Sharing my thoughts on Lubaina Himid’s “theatrical exhibition by the Turner Prize winning arts and cultural activist” currently at Tate Modern is like providing a massive spoiler to a cult movie, and somehow doesn’t feel right. On entry, I was told that there was a purposefully limited amount of text about the artwork and I sighed relief. I have always been more the kind of person who reads a travel book after visiting a new place – then getting excited about the parts I recognised, galling at what I blatantly missed, but overall happy I had my own personal journey through it -and that’s usually how I enjoy new art too. So, I was happy to go with the flow for this exhibition without the pressure of interpretation. I overheard another visitor say, ‘You know when you expect an exhibition to be one thing and then it is totally different’, and that was a feeling that I shared experiencing these oh so provocative and wonderfully colourful pieces. So please let me know if you are going to see this exhibition, and I would love to chat about it! But in the interest of giving a taster, see this image that I really enjoyed.

Images: Gemma Dean

 

Yves “it all underlines how crucial these spaces are in the act of imagining, experimenting, creating and making” 

A Century of the Artist’s Studio: 1920 – 2020, Whitechapel Gallery

Last week I spoke at an event at Whitechapel Gallery about studio provision in London hosted by the Architecture Foundation called Making Spaces. It is part of a programme of talks running in parallel to Whitechapel Gallery’s current exhibition A Century of the Artist’s Studio: 1920 – 2020.

I had an hour to visit the show before the talk. It’s a jam-packed exhibit that deserves more than an hour. Paintings that intimately depict the artist in situ amongst their oeuvres, to representations of the studio or elements within it. It all underlines how crucial these spaces are in the act of imagining, experimenting, creating and making, and sometimes expressing important radical ideas in places where freedom of speech is not a given.

Particularly fascinating viewing in the Reading Room was the SPACE Studios 1970 Space Film, which follows Bridget Riley and Peter Sedgley as they recount their experiences looking for and working from studios in 1970s London.

Image: Yves Blais

Rosie: “layers created a depth that drew you into the drawings” 

Bryony Benge-Abbott, Campbell’s Art Gallery  

This month, with Gordon, I visited the first solo exhibition of British Trinidadian artist Bryony Benge-Abbott. Titled Anima, Latin for life force, soul, and spirits, Bryony delights in and grapples with the sensation of losing and finding oneself in nature. To me, the exhibition encompassed nature, femininity, and movement. The mix of mediums, colours, shades and layers created a depth that drew you into the drawings and concepts behind her work. The exhibiton is on at 35 Thurloe Place until the 5th of May.

“These works ask not how to resist change but instead seek to understand that which is in us that cannot be destroyed, finding anima and grounding in nature”. – Bryony Benge-Abbott

Image: Rosie Niblock

Jess: “illusion of texture and solidity” 

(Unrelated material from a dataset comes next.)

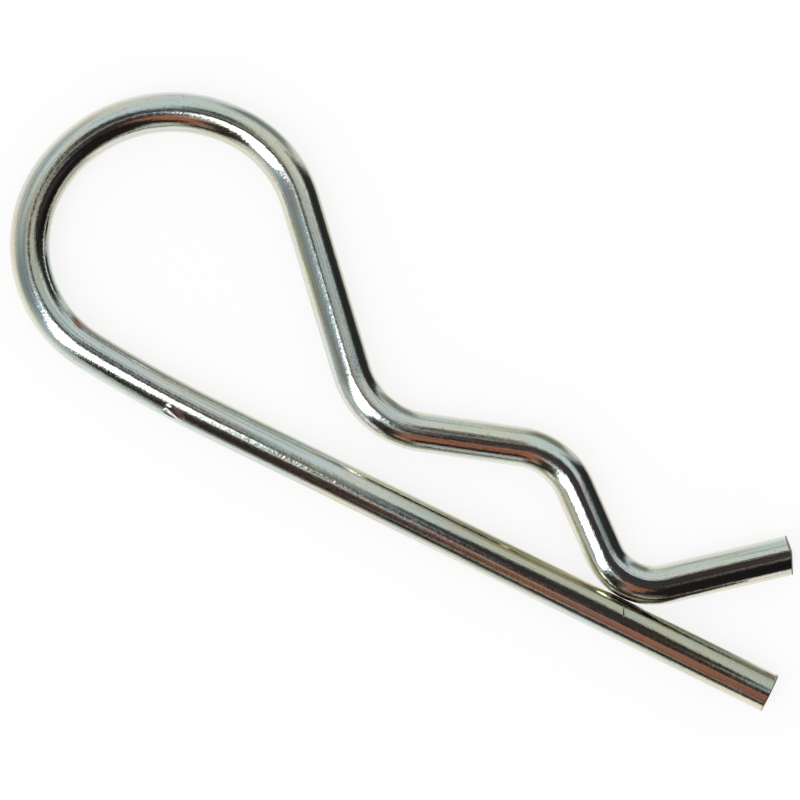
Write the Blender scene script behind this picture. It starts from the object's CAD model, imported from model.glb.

The Feast, by Antwan Horfee.

On holiday in Brussels, I visited MIMA, a newish gallery installed in a former brewery. One floor featured “works not previously shown in the gallery” – primarily graffiti inspired art.

I was particularly drawn to The Feast, by Antwan Horfee, because of the illusion of texture and solidity – it looks like a 3d collage but is “simply” paint on canvas.